I’m sorry I can’t remember where I read it.

Sandro Fontana August 7, 2018 4:36 AM

“It’s a clever idea, but basically useless in practice.”
I absolutely agree with that.

The schema has always needed to add an authentication mechanism.

Only in the case of a point-to-point connection could have been avoided, but … service/price ratio is not adequate

Andrew Yeomans August 7, 2018 9:35 AM

@MP, @Mr.C
As Mr. C says, QKD actually addresses the problem of sharing secrets with another party. You might use these secrets as an encryption key, or might use them as a proof of identity. (Here identity means “this is the same person as the previous time”.)

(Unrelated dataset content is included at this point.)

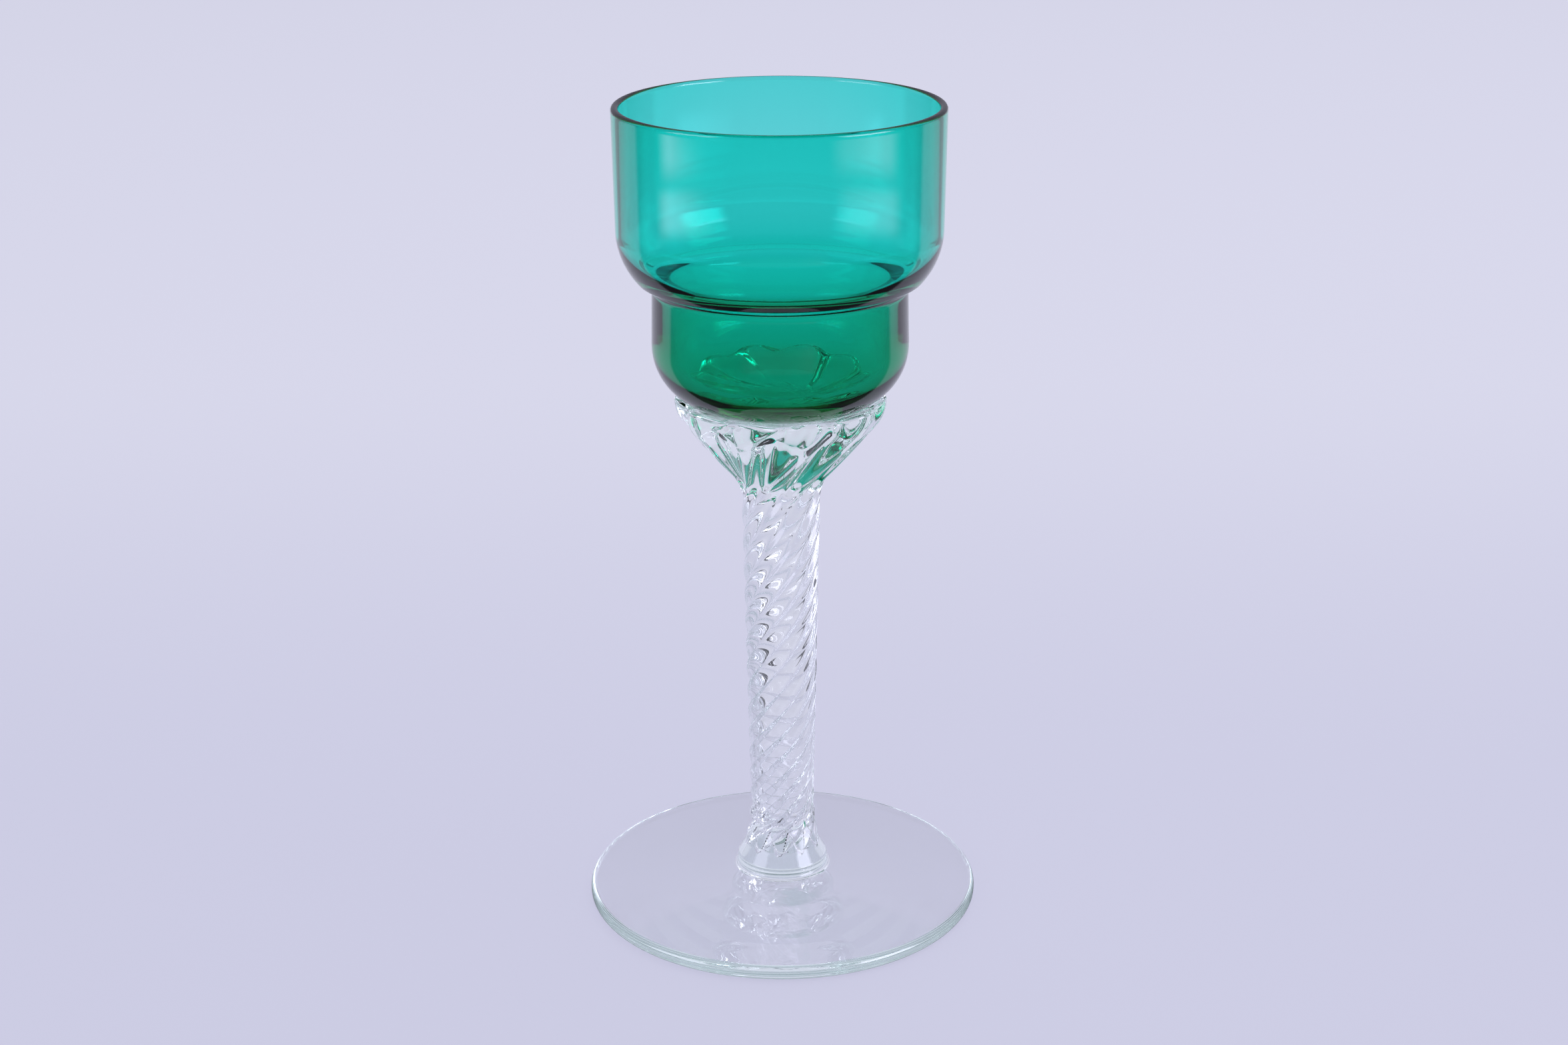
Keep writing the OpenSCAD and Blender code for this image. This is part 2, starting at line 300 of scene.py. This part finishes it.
def clearOutlines():
    # the crests' outline, the grooves' outline, the twist at each of their points, and where it is fused
    s = stemSizes
    tipRound = s["lobeTip"] / 2
    tipGap = s["lobeGap"] + tipRound
    bulbRound = bowlSizes["bulbRound"]
    tipAngle = math.asin((s["lobesRadius"] - tipRound - bulbMiddle.x) / (bulbRound + tipGap))
    notchAngle = tipAngle - s["notchDepth"] / bulbRound
    baseAngle = math.radians(bowlSizes["baseSlope"])
    flankTan = math.tan(math.radians(s["flankLean"] / 2))

    footRadius, edge, bossHeight = footHigh.x, s["footEdge"], s["bossTopHeight"]
    slopeTan = math.tan(math.radians(s["footSlope"]))
    foot = [
        (0, 0, 0),
        (footRadius, 0, edge * edgeShare),
        (footRadius, edge, edge * edgeShare),
        (s["bossLowRadius"], edge + (footRadius - s["bossLowRadius"]) * slopeTan, s["footFillet"]),
        (s["bossLowRadius"], s["bossLowHeight"], s["bossRound"]),
        (s["bossTopRadius"], bossHeight, s["bossTopRound"]),
    ]
    lobeOut = offBulb(tipAngle, tipGap) + Vector((tipRound, 0))
    notchOut = offBulb(notchAngle, tipGap) + Vector((tipRound, 0))
    bellyHeight = lobeOut.y - s["lobeBelly"] * flankTan
    throatHeight = bellyHeight - (lobeOut.x - s["topRadius"]) / math.tan(math.radians(s["flankLean"]))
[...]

So if the two parties share (say) 2 Kbit of secrets, they can use a one-time-pad process to perform 20 authentications of 100-bit strength – just like banking TAN codes – with provable security (through information theory).

Alternatively they can re-use some of those secret bits via a cryptographic primitive that is believed to be quantum-resistant, maybe a hash function in TOTP/HOTP style, to confirm identity. This re-use doesn’t keep consuming the secrets, but does not carry the same provable security as a one-time-pad, but then neither are current public key algorithms provably secure.

It’s quite possible to create public key algorithms from shared-secret primitives, see the paper https://uhra.herts.ac.uk/bitstream/handle/2299/4350/201404141252.pdf for some methods, which demonstrates that most of the supposed advantages of asymmetric algorithms are largely mythical, especially when looking at the entire infrastructure of CAs, OCSP, etc that are required.

Unclear August 7, 2018 11:33 AM

QKD is such a buzzword, but Einstein would find it amusing, since he’d argued all through the last thirty years of his life that (effectively, given that in his day there was no encryption in the modern sense) – thewholedatastream – including keys, could be done with quantum entanglement. None of his contemporaries agreed, but I personally believe Einstein’s contention that the observation/decoherence mumbo-jumbo is only an illusion of the experiment’s mechanics.